▶ [DIRECTION]:
Please quote exactly the opening lines of the data, from the first line to the one where "on the left, with" appears.
>> BEGIN STORED DATA
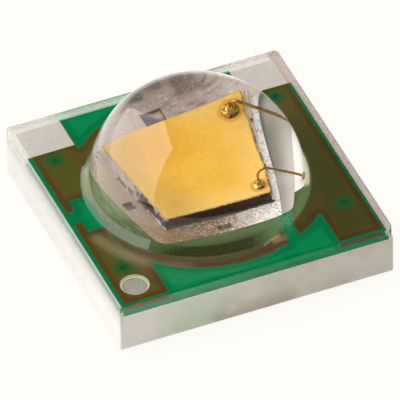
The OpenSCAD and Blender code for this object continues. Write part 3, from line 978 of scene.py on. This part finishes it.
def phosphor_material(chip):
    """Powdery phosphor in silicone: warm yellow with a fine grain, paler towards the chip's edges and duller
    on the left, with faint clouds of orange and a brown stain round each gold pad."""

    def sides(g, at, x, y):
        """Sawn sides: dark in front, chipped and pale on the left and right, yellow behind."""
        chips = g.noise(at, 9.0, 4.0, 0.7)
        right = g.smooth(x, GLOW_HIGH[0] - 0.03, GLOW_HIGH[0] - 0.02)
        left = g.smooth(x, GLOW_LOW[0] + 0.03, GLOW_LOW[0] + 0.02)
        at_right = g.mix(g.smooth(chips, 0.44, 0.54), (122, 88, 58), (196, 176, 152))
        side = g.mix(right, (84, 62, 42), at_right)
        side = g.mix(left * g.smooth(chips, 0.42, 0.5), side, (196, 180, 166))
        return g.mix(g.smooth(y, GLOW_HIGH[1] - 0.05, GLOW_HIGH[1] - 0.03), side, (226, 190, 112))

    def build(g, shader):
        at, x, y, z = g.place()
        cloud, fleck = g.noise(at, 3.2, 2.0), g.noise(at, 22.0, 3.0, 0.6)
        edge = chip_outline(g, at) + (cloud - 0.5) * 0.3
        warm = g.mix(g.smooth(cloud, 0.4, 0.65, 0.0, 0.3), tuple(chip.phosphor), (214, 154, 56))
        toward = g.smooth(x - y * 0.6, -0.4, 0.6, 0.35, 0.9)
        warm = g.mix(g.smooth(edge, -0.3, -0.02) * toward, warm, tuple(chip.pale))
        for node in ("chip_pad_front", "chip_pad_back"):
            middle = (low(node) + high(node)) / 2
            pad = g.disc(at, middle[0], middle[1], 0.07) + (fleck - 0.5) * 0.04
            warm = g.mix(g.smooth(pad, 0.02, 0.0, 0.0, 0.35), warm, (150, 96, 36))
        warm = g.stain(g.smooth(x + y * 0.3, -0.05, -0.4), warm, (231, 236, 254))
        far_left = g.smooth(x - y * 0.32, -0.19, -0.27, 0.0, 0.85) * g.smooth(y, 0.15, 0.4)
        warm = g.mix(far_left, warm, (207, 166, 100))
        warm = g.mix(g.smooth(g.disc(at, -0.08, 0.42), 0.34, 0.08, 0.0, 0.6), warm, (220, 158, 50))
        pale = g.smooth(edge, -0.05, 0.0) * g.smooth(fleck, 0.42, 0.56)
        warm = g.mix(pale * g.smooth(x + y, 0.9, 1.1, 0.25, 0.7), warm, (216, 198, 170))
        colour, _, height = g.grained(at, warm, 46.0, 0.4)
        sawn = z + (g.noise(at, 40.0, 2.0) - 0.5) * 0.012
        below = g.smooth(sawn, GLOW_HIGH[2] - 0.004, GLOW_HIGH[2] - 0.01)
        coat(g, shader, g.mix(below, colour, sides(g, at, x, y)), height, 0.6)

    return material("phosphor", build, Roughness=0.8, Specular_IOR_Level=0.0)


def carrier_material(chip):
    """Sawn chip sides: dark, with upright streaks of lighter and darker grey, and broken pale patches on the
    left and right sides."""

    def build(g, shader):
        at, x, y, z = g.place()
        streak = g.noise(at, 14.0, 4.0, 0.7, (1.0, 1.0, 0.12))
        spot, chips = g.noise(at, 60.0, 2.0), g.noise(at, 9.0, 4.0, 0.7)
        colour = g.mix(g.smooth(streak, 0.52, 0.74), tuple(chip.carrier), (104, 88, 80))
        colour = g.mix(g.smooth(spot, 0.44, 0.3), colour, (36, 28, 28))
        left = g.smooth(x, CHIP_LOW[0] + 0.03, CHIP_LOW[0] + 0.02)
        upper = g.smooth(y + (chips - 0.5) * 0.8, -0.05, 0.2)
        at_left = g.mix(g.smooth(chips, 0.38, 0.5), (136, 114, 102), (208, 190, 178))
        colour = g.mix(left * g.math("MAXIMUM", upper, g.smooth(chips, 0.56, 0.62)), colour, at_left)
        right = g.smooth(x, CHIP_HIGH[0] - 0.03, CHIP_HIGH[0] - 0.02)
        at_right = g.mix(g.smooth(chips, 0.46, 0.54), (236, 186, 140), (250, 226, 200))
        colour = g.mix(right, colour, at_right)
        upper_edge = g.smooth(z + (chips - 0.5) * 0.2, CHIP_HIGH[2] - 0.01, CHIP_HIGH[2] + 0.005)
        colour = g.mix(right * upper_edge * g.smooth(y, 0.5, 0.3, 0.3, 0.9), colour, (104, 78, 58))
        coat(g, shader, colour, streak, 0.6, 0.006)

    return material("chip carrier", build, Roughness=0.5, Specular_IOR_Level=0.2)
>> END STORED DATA
▶ [OUTPUT]:
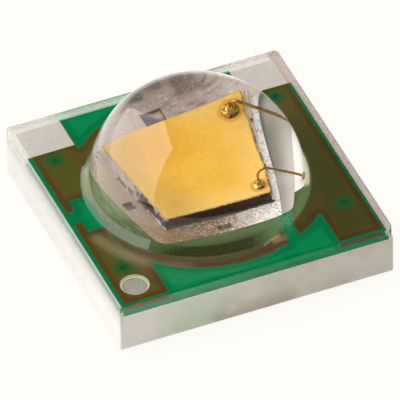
The OpenSCAD and Blender code for this object continues. Write part 3, from line 978 of scene.py on. This part finishes it.
def phosphor_material(chip):
    """Powdery phosphor in silicone: warm yellow with a fine grain, paler towards the chip's edges and duller
    on the left, with faint clouds of orange and a brown stain round each gold pad."""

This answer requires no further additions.